Is The Dude wearing Jellies?
Jellies were the Crocs of the 90s.
That’s a finger isn’t it? Oh nope. A toe. Ouch.
“You want a toe? I can get you a toe. I can get you a toe by 3 o’clock this afternoon.” This is the first time I’ve laughed at this movie. I love John Goodman.
So I might have a new fear. Someone dropping a ferret in the bathtub while I’m in it. Showers FTW.
If you ever wanted to see this movie I can give you two words and you’ll know all you need to: Rug. Bowling.
What an impressive mustache!
I’m so confused. And bored.
LUPIN!
Lupin is creepy AF.
Every time John Goodman says “Shut the fuck up, Donnie,” finish your drink.
Two beers in 2 minutes. I should be drinking.
Bridges’ hair? Still luxurious. That’s all I got on this movie. Why do people like it so much? Like I wouldn’t watch this again probably ever.
Does everyone have stuff to make a White Russian in their house? He has one wherever he goes. I should go look upstairs and see if we do. But we have almond milk. #healthy
Yeah you definitely have to be somehow intoxicated to watch this. And you’d probably be passed out by now. I would.
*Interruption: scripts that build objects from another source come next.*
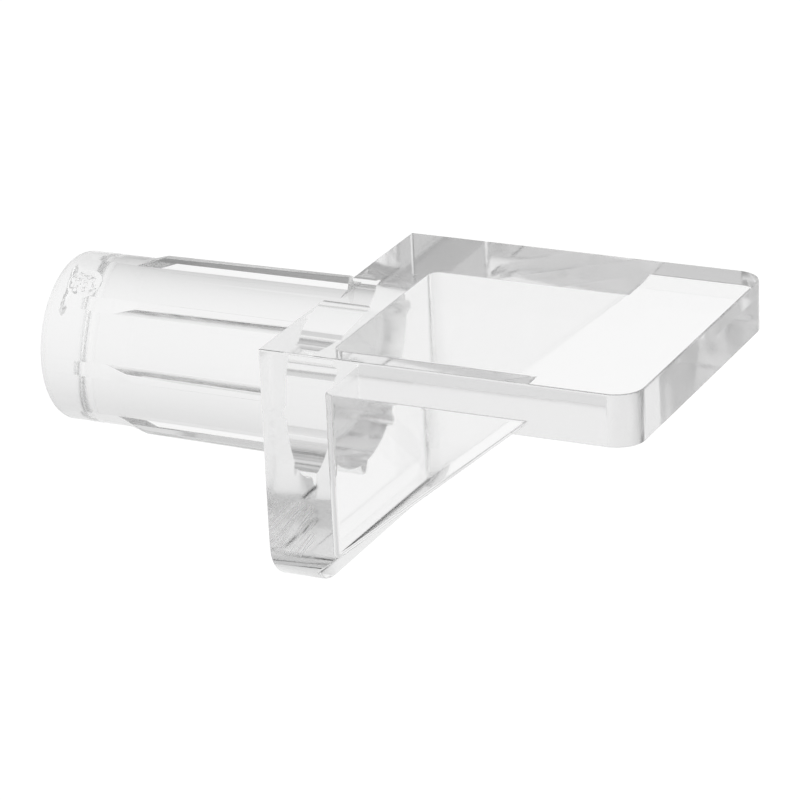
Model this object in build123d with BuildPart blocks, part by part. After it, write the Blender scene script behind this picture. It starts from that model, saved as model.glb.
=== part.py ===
from build123d import *
import os

# Shelf support pin, moulded in one piece of clear plastic.
# Millimetres. The origin is on the pin's axis, at the face of the wall that seats on the cabinet side.
# The pin runs along -X into the cabinet side, the shelf plate along +X under the shelf, and +Z is up.

# Pin: a parallel lead at its end, then a core that widens a little towards the wall for the mould's draft
pin_length = 9.8
pin_lead_diameter = 5.7
pin_root_diameter = 5.78
pin_tip_radius = 0.3

# Crush ribs, which stand proud of the core and bite into the hole
rib_count = 8
rib_lead = 2.6
rib_nose_length = 1.0
rib_nose_height = 0.31
rib_root_height = 0.36
rib_base_width = 0.54
rib_crest_width = 0.24

# Gate mark, left on the pin's end where the plastic was let into the mould
gate_diameter = 1.3
gate_height = 0.12
gate_offset = 1.1

# Shelf plate
plate_length = 12.7
plate_width = 11.5
plate_thickness = 1.75
plate_corner_radius = 0.92
plate_top_above_axis = 2.78

# Wall that seats on the cabinet side
wall_thickness = 1.6
wall_height = 8.15
wall_corner_radius = 1.45

# Side webs that brace the plate against the wall, flush with both sides of the part, with an open pocket between
web_thickness = 1.95
web_reach = 8.62
web_foot_rise = 0.6
pocket_corner_radius = 0.4

# Places worked out from the sizes
lead_radius = pin_lead_diameter / 2
root_radius = pin_root_diameter / 2
rib_start = rib_lead - pin_length
rib_nose_end = rib_start + rib_nose_length
rib_foot = lead_radius - rib_base_width / 2
rib_flank_run = (rib_base_width - rib_crest_width) / 2 / rib_root_height
core_growth = (root_radius - lead_radius) / -rib_start
plate_underside = plate_top_above_axis - plate_thickness
wall_bottom = plate_top_above_axis - wall_height
web_foot = wall_bottom + web_foot_rise
pocket_width = plate_width - 2 * web_thickness


# One rib, at the top of the pin, as spans between two sections: a nose that rises out of the pin,
# and a body that grows towards the wall. Each section is a station along X and a height above the core there.
# The flanks keep one slope, so the nose widens as it rises, as a groove does where its cutter enters.
rib_spans = (
    ((rib_start, 0), (rib_nose_end, rib_nose_height)),
    ((rib_nose_end, rib_nose_height), (0, rib_root_height)),
)
with BuildPart() as rib:
    for span in rib_spans:
        for station, height in span:
            crest = lead_radius + core_growth * (station - rib_start) + height
            foot_width = rib_crest_width + 2 * rib_flank_run * (crest - rib_foot)
            with BuildSketch(Plane.YZ.offset(station)):
                with BuildLine():
                    Polyline(
                        (-foot_width / 2, rib_foot),
                        (-rib_crest_width / 2, crest),
                        (rib_crest_width / 2, crest),
                        (foot_width / 2, rib_foot),
                        close=True,
                    )
                make_face()
        loft(ruled=True)

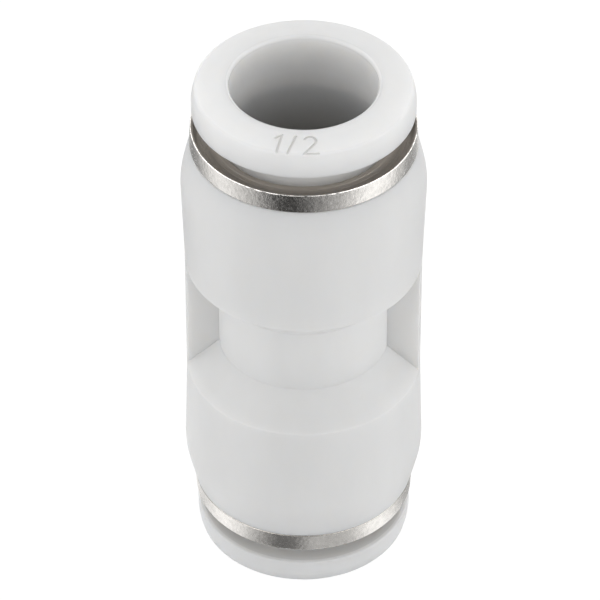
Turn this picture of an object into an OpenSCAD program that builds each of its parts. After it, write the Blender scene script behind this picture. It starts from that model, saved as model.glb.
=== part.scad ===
// Straight push-in tube union that takes one tube at each end. Millimetres.
// Z is the axis of both tubes, the middle of the body is at the origin, and one moulded web points along +X.

/* [Tube] */
// Outside diameter of the tube that each end takes
tube_d = 12.7; // [12:0.1:14]
// Radial play of the tube in the button's bore
bore_play = 0.10; // [0.05:0.01:0.20]
// Radial play of the tube in its socket in the body
socket_play = 0.07; // [0.05:0.01:0.20]
// Width of the shoulder that the tube stops on
stop_width = 1.25; // [0.8:0.05:2]
// Half the thickness of the wall between the two tube stops
stop_half = 1.2; // [0.6:0.1:2]

/* [Body] */
// Length of the neck between the two flanks
neck_length = 6.44; // [5:0.02:9]
// Wall of the neck round the tube socket
neck_wall = 1.04; // [0.8:0.02:1.6]
// Height of each sloping flank between the neck and a drum
flank_height = 2.84; // [1.5:0.01:4]
// How far each drum narrows from its shoulder to its waist edge, as mould draft
drum_draft = 0.29; // [0.05:0.01:0.5]
// Height of the sloping shoulder at each end
shoulder_height = 3.54; // [2:0.02:5]
// How far a shoulder narrows from the drum to the end face
shoulder_rise = 0.84; // [0.3:0.02:1.2]
// Wall of the body at its end face, round the collar
end_wall = 0.84; // [0.6:0.02:1.4]
// Thickness of the two flat webs beside the neck
web_thickness = 2.4; // [1.2:0.1:3]
// How far the webs stay inside the drums' waist edge
web_inset = 0.02; // [0.01:0.01:0.3]
// Rounding of a web's outer corners
web_fillet = 0.6; // [0.2:0.05:0.9]
// Depth of the seal seat's floor outward of the waist edge
seat_offset = 0.32; // [0.1:0.02:1]
// Chamfer that leads the tube into its socket
socket_lead = 0.45; // [0.2:0.05:0.6]
// Radius of the gate's dimple in the edge of one web
gate_radius = 0.95; // [0.6:0.05:1.1]
// Depth of the dimple
gate_depth = 0.3; // [0.1:0.05:0.5]
// How far the dimple's middle is below the body's middle
gate_drop = 0.4; // [0:0.1:2.4]

/* [Release button] */
// Wall of the button's stem
button_wall = 1.0; // [0.8:0.05:1.4]
// How far the flange stands out past the stem
flange_overhang = 2.26; // [1.6:0.02:2.6]
// Thickness of the flange
flange_thickness = 2.84; // [1.8:0.02:3.5]
// Width of the flat ring round the bore's mouth
face_flat = 0.9; // [0.6:0.05:1.5]
// How far the face slopes down from that ring to its edge
face_drop = 0.4; // [0.1:0.02:0.6]
// Width of the soft edge between the face and the side
edge_width = 0.28; // [0.2:0.02:0.8]
// Height of the soft edge
edge_height = 1.1; // [0.6:0.05:1.5]
// Rounding where the face meets the soft edge
face_round = 0.35; // [0.2:0.05:0.8]
// Rounding where the soft edge meets the side
side_round = 3.0; // [1:0.1:3.5]
// Rounding of the bore's mouth
mouth_fillet = 0.3; // [0.1:0.05:0.5]
// How far the button travels when it is pressed
travel = 1.65; // [1.2:0.05:2.2]
// Gap left under the flange at the end of the travel
stop_gap = 0.12; // [0.1:0.01:0.4]
// How far the hooks stand out of the stem
hook_reach = 0.6; // [0.3:0.05:0.8]
// Height of the hooks
hook_height = 1.45; // [1:0.05:2.2]
// Play of the hooks under the collar's step
hook_play = 0.05; // [0.02:0.01:0.1]
// Room left between the pressed hooks and the claw's rim
hook_lift = 0.15; // [0.1:0.05:0.4]
// Number of spring fingers that the stem is slit into
finger_count = 4; // [2:1:6]
// Width of the slits between the fingers
finger_slit = 0.9; // [0.5:0.1:1.4]
// How far the straight part of the slits runs past the hooks
slit_run = 0.2; // [0.1:0.05:1]
// Gap between the button's nose and the claw's teeth
nose_gap = 0.25; // [0.1:0.05:0.5]
// Width of the flat ring at the tip of the nose
nose_flat = 0.3; // [0.1:0.05:0.5]

/* [Guide collar] */
// Radial clearance of the stem in the collar
slide_clearance = 0.05; // [0.02:0.01:0.09]
// Length of the bore that guides the stem
guide_length = 3.6; // [2.5:0.05:5]
// Radial room outside the hooks
hook_room = 0.25; // [0.15:0.05:0.5]
// Wall of the sleeve round the hooks
sleeve_wall = 0.75; // [0.5:0.05:1.2]
// Height of the part of the collar that shows outside the body
head_height = 1.80; // [1.2:0.02:2.6]
// How much the head narrows towards its rim
head_taper = 0.09; // [0.05:0.01:0.3]
// Thickness of the head's rim
rim_thickness = 0.3; // [0.2:0.05:0.6]
// Depth of the cup inside the rim
cup_depth = 0.76; // [0.4:0.02:1]
// Number of turned grooves in the cup's floor
groove_count = 3; // [1:1:4]
// Depth of the turned grooves
groove_depth = 0.08; // [0.02:0.01:0.15]
// Number of barbs that hold the sleeve in the body
barb_count = 2; // [1:1:3]
// Distance from one barb to the next
barb_pitch = 1.4; // [1:0.1:1.7]
// How far the barbs bite into the body
barb_bite = 0.08; // [0.06:0.01:0.15]

/* [Lock claw] */
// Thickness of the sheet that the claw is stamped from
claw_thickness = 0.3; // [0.2:0.05:0.4]
// Number of teeth
tooth_count = 14; // [8:1:20]
// Slope of the teeth away from the rim
tooth_angle = 38; // [25:1:45]
// How far the tips reach inside the tube's surface
tooth_bite = 0.15; // [0.05:0.01:0.3]
// Width of the slots between the teeth
tooth_slot = 0.6; // [0.4:0.05:1]
// Radius of the relief hole at the root of each slot
root_radius = 0.42; // [0.3:0.02:0.5]

/* [Spacer ring] */
// Height of the ring between the seal and the claw
spacer_height = 3.5; // [3.2:0.05:5]
// Height of the lip that backs the seal
spacer_lip = 0.65; // [0.4:0.05:0.8]
// Height of the slope above the lip
spacer_slope = 0.85; // [0.5:0.05:1]
// Radial play between the tube and the lip
lip_play = 0.2; // [0.1:0.05:0.3]

/* [Lip seal] */
// Height of the seal
seal_height = 2.8; // [2.4:0.1:4]
// How far the seal's lip reaches inside the tube's surface
seal_bite = 0.15; // [0.05:0.01:0.3]
// Thickness of each of the seal's legs
seal_leg = 0.75; // [0.5:0.05:0.9]
// Depth of the groove between the legs
seal_groove = 1.6; // [1:0.1:1.8]

/* [Fits] */
// Radial clearance of the rings in the body's bore
seat_clearance = 0.05; // [0.02:0.01:0.1]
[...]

I almost am.
WHAT IS THE POINT
How this movie script was written: Coen brothers got stoned out of their minds and write down every single thought they had. Only explanation.
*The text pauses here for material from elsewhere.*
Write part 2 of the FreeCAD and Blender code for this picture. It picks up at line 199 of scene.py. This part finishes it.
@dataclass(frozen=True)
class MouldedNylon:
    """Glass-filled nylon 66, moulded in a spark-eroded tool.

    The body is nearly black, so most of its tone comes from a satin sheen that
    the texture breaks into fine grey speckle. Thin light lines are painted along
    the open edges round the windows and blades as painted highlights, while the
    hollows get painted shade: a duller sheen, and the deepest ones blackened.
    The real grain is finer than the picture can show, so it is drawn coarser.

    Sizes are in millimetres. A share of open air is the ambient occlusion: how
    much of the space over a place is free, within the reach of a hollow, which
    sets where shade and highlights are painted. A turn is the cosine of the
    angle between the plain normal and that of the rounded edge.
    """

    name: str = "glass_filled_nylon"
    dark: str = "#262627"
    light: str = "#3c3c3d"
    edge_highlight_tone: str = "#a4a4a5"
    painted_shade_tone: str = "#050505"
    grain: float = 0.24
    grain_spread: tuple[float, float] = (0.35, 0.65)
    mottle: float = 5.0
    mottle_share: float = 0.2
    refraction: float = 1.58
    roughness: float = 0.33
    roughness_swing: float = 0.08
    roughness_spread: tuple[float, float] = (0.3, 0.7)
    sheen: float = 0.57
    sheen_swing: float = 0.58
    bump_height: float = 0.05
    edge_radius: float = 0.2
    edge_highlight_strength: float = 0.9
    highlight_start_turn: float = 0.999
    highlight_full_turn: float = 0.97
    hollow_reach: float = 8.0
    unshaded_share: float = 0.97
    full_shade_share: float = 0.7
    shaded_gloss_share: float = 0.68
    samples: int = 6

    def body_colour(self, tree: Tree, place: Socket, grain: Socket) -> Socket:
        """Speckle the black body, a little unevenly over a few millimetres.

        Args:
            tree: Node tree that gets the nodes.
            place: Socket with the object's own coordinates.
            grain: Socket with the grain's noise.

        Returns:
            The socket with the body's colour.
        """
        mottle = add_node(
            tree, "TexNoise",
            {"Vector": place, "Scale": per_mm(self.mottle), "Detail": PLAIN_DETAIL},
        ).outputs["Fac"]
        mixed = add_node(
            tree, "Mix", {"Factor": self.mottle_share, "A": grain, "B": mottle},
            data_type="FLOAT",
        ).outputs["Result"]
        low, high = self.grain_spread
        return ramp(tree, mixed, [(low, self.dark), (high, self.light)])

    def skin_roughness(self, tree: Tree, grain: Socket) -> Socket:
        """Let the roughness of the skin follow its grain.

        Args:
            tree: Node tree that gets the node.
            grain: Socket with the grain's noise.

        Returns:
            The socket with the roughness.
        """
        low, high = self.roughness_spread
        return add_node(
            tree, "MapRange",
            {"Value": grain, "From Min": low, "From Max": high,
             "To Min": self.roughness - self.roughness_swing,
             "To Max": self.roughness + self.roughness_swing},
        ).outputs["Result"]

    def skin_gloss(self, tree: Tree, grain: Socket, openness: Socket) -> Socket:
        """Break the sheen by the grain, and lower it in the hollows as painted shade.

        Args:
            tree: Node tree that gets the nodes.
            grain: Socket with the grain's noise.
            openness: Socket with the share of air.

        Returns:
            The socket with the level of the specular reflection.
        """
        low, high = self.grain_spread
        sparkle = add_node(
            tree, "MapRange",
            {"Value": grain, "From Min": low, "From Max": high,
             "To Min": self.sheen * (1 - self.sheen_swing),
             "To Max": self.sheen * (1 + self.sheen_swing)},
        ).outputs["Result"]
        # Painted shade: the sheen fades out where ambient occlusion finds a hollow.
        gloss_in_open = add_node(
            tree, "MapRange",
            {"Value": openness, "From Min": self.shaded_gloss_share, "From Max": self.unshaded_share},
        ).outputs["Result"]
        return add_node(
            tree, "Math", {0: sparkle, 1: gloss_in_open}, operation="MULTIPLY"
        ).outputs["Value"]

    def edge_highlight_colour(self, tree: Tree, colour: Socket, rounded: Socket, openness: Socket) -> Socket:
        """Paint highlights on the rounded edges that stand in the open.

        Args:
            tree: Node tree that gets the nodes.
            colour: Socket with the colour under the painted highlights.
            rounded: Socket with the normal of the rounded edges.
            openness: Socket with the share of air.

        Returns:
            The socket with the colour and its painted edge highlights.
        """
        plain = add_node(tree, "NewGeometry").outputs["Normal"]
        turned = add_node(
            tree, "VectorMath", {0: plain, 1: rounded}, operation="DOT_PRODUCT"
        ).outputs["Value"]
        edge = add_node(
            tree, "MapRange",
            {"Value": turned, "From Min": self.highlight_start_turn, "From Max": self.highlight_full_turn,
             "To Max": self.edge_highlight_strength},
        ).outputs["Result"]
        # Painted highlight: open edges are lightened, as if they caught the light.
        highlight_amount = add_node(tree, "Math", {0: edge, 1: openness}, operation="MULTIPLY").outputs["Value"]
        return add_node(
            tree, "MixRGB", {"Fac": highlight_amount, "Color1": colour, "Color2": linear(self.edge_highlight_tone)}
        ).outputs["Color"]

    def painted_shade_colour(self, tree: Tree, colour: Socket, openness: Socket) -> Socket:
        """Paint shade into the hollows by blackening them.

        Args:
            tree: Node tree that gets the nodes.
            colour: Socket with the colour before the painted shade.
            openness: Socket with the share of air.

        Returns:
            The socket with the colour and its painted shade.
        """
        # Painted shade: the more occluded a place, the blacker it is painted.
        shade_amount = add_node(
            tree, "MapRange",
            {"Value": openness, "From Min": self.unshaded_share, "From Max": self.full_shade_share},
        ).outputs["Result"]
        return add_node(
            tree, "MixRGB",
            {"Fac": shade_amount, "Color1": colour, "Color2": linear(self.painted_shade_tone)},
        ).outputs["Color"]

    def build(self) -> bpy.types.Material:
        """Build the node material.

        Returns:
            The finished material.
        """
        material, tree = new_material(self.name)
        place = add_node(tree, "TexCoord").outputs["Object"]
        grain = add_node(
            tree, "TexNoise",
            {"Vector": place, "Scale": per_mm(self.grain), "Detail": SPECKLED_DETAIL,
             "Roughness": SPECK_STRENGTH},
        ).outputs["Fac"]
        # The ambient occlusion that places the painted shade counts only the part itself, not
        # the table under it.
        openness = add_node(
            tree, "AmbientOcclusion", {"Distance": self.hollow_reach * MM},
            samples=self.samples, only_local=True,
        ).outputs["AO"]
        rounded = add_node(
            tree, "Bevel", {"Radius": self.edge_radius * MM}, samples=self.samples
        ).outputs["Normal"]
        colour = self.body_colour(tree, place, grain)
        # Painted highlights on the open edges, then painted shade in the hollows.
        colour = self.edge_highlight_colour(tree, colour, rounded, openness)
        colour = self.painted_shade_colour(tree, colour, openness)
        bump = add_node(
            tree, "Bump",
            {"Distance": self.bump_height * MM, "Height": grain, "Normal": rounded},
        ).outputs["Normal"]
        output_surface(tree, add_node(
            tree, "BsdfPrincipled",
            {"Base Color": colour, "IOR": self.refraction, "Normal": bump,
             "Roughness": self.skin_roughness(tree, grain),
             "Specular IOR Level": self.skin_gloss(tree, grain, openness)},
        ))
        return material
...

I am again not impressed. 36 minutes left. I’m going to try and make it. Just to say I did.
There’s Tara Reid. Not kidnapped. With all her toes. TWIST! But not really.
Aaaaand she wasn’t even kidnapped.
Back to the bowling alley. Anyone surprised? Nope. This movie is NOT GOOD.
This movie has no point. Its official.
There’s a man with a sword. John Goodman just knocked Flea out with a bowling ball and bit a man’s ear off. Crazy sonofabitch.
And now Steve Buschemi’s having a heart attack. I don’t understand.
16 minutes left. I wonder how much of that is credits?
Oh shit Donnie died.
“Let’s go bowling.” Really? REALLY?
The Dude abides. AKA The bumper sticker half the city has.
Well. That’s two hours of my life I’ll never get back.
Don’t watch this movie. Unless you’re blitzed. And even then, I’m sure there’s better use of your time.